Controlling the Flow
Sure everyone now and then lapses into an occasional monologue, but experts say problem talkers are habitual offenders. No matter where they go, they talk too much and get on people's nerves. Even worse, they have no idea of their reputations.
So now, take a minute to ask yourself:
Do people always seem eager to leave the room when I begin to talk?
When I talk, are the listeners regularly looking or turning away? Do they rub their fingers across the bridge of their noses? (Such subtle, and unconscious, gestures can indicate you're boring them.)
How many questions do I ask during a normal conversation? (Excessive talkers often have difficulty showing interest in others.)
How often do I interrupt people? (Compulsive talkers are poor listeners.)
Is there someone I can ask for honest feedback of my speaking habits? (Be prepared to listen.)
Controlling a compulsive talker:
Working or socializing with a blatherer can be pure torture. Most people falsely assume the best strategy is to feign interest while plotting their escape. This grin-and-bear-it approach might work but it wastes your time, is rarely enjoyable and does nothing to solve the problem.

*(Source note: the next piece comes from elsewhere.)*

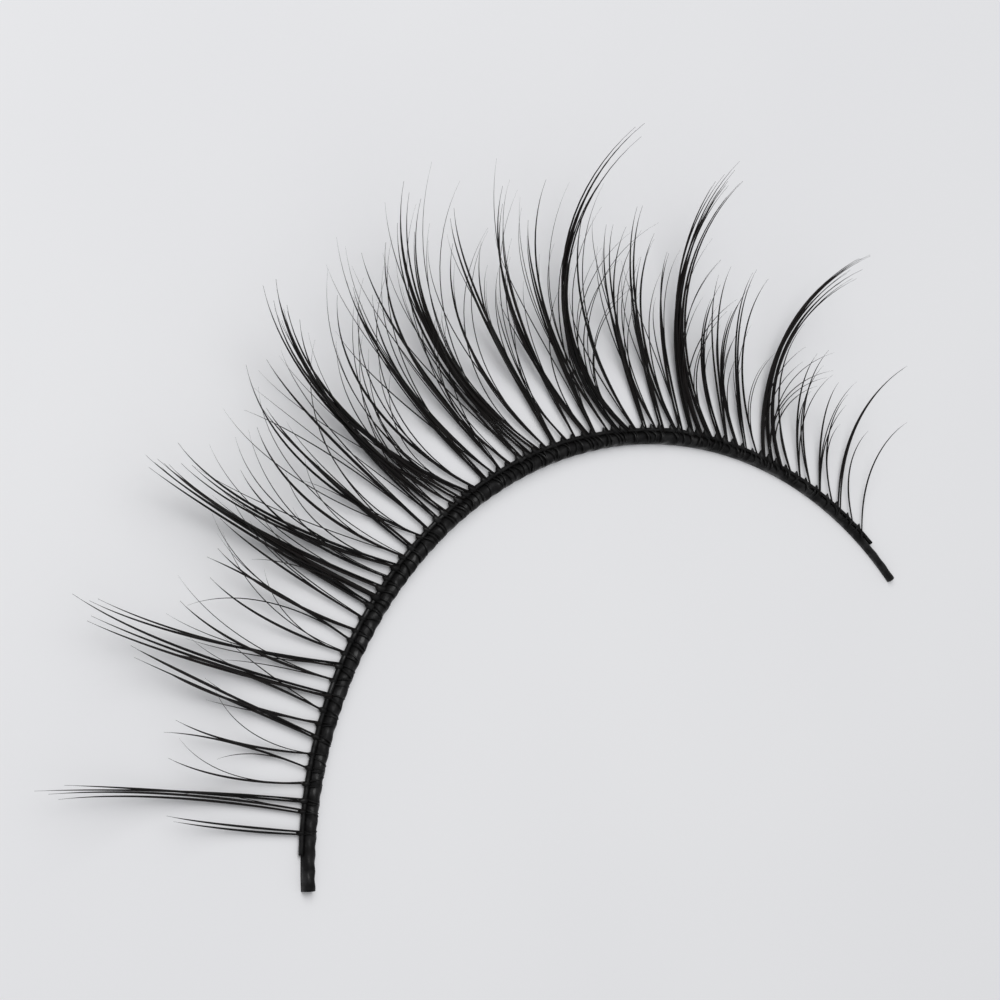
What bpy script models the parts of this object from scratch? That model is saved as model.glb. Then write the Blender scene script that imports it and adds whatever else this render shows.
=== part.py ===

Here are a few things you can do to regain control of the conversation:
Don't remain silent. This feeds the anxiety of talkers and encourages them to continue.
Slow down the conversation. Make a conscious effort to lessen the pace of your own speech. This may help the compulsive talker relax.
Interrupt. Talkers need constant yet polite reminders that conversation is a two-way street. Try these lines:
"Do you understand what I'm trying to say?"
"Could you slow down a bit please, I'm trying to grasp what you're saying."
"I need to interrupt you; I'm having a hard time getting my point across."
"May I have some equal time here?"
Don't be embarrassed to ask the talker to summarize his ideas in a short sentence or two.
Never attack. Excessive talkers often are insecure people hiding behind a wall of words. Despite appearances, they actually can feel vulnerable.